** Begin **

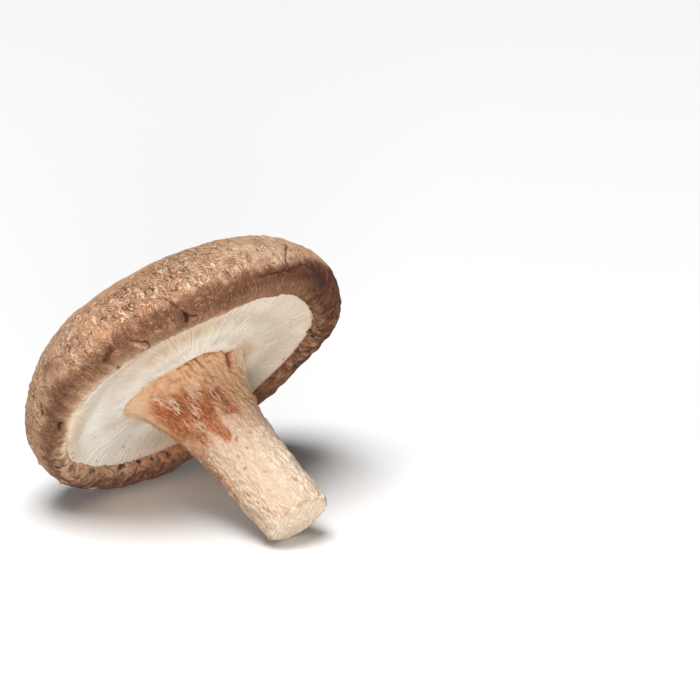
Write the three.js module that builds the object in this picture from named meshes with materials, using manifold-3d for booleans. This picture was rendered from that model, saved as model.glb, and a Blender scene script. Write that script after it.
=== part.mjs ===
// A fresh shiitake mushroom, whole, as picked: a domed cap whose margin rolls in around a flat gill face,
// and a stem that widens into a collar where it meets the gills and ends in a plain cut.
// It lies as such a mushroom comes to rest by itself, on the rim of its cap and the edge of its cut stem.
// Millimetres, +Z up. The stem points towards -Y and down. The origin is the middle of its footprint.
import * as THREE from 'three';
import { mergeVertices } from 'three/addons/utils/BufferGeometryUtils.js';
import Module from 'manifold-3d';

// The cap, measured from its gill face: depths count away from the stem.
const CAP_RADIUS = 33.4;
const CAP_DEPTH = 19.4;         // crown to gill face
const WIDEST_DEPTH = 2.9;       // the cap's widest line lies this deep
const LIP_RADIUS = 29.1;        // crest of the rolled margin
const LIP_HEIGHT = 2.3;         // the crest stands this proud of the gill face
const GILL_RADIUS = 27.1;
const CROWN_SHIFT = { side: -0.5, up: -0.5 };

// The rim is not a true circle, and the margin is wavy. Each wave goes a whole number of times round the
// rim; its size is a share of the radius, or a height towards the stem, and its peak is a direction in
// degrees from the side direction towards up.
const RIM_LOBES = [
  { waves: 2, size: 0.012, peak: 111 },
  { waves: 3, size: 0.006, peak: -2 },
  { waves: 4, size: 0.009, peak: 60 },
  { waves: 5, size: 0.009, peak: 21 },
];
const MARGIN_WAVES = [
  { waves: 2, size: 1.8, peak: 87.5 },
  { waves: 3, size: 0.9, peak: 11 },
  { waves: 4, size: 0.7, peak: 18 },
];
const MARGIN_STIFFNESS = 4;     // how fast the waves die out towards the middle of the cap

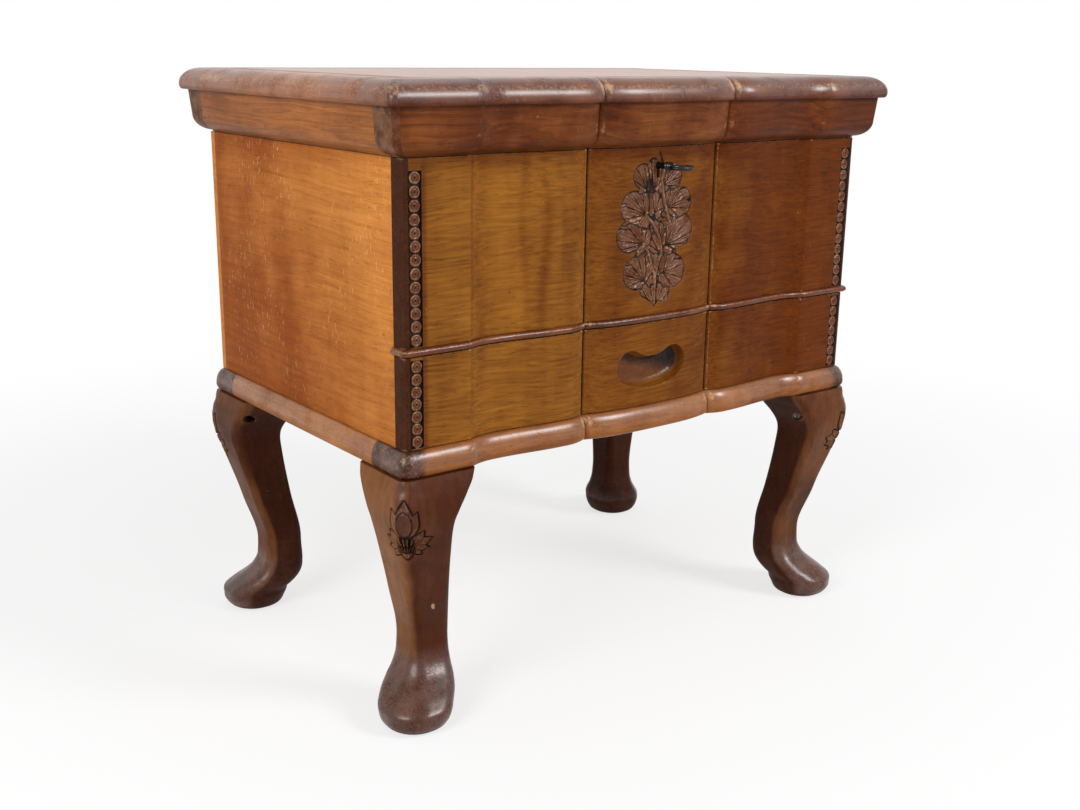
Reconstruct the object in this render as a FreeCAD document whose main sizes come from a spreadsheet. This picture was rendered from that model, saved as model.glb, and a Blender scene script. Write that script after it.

** End **

Problem requirements: Repeat the records above line by line, from the first line through the line that contains "-0.5, up: -0.5".

Result of the task:
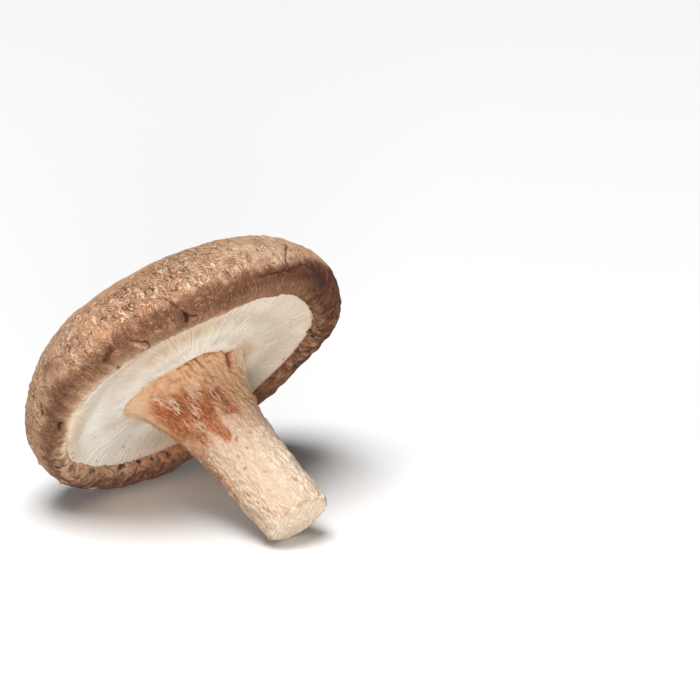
Write the three.js module that builds the object in this picture from named meshes with materials, using manifold-3d for booleans. This picture was rendered from that model, saved as model.glb, and a Blender scene script. Write that script after it.
=== part.mjs ===
// A fresh shiitake mushroom, whole, as picked: a domed cap whose margin rolls in around a flat gill face,
// and a stem that widens into a collar where it meets the gills and ends in a plain cut.
// It lies as such a mushroom comes to rest by itself, on the rim of its cap and the edge of its cut stem.
// Millimetres, +Z up. The stem points towards -Y and down. The origin is the middle of its footprint.
import * as THREE from 'three';
import { mergeVertices } from 'three/addons/utils/BufferGeometryUtils.js';
import Module from 'manifold-3d';

// The cap, measured from its gill face: depths count away from the stem.
const CAP_RADIUS = 33.4;
const CAP_DEPTH = 19.4;         // crown to gill face
const WIDEST_DEPTH = 2.9;       // the cap's widest line lies this deep
const LIP_RADIUS = 29.1;        // crest of the rolled margin
const LIP_HEIGHT = 2.3;         // the crest stands this proud of the gill face
const GILL_RADIUS = 27.1;
const CROWN_SHIFT = { side: -0.5, up: -0.5 };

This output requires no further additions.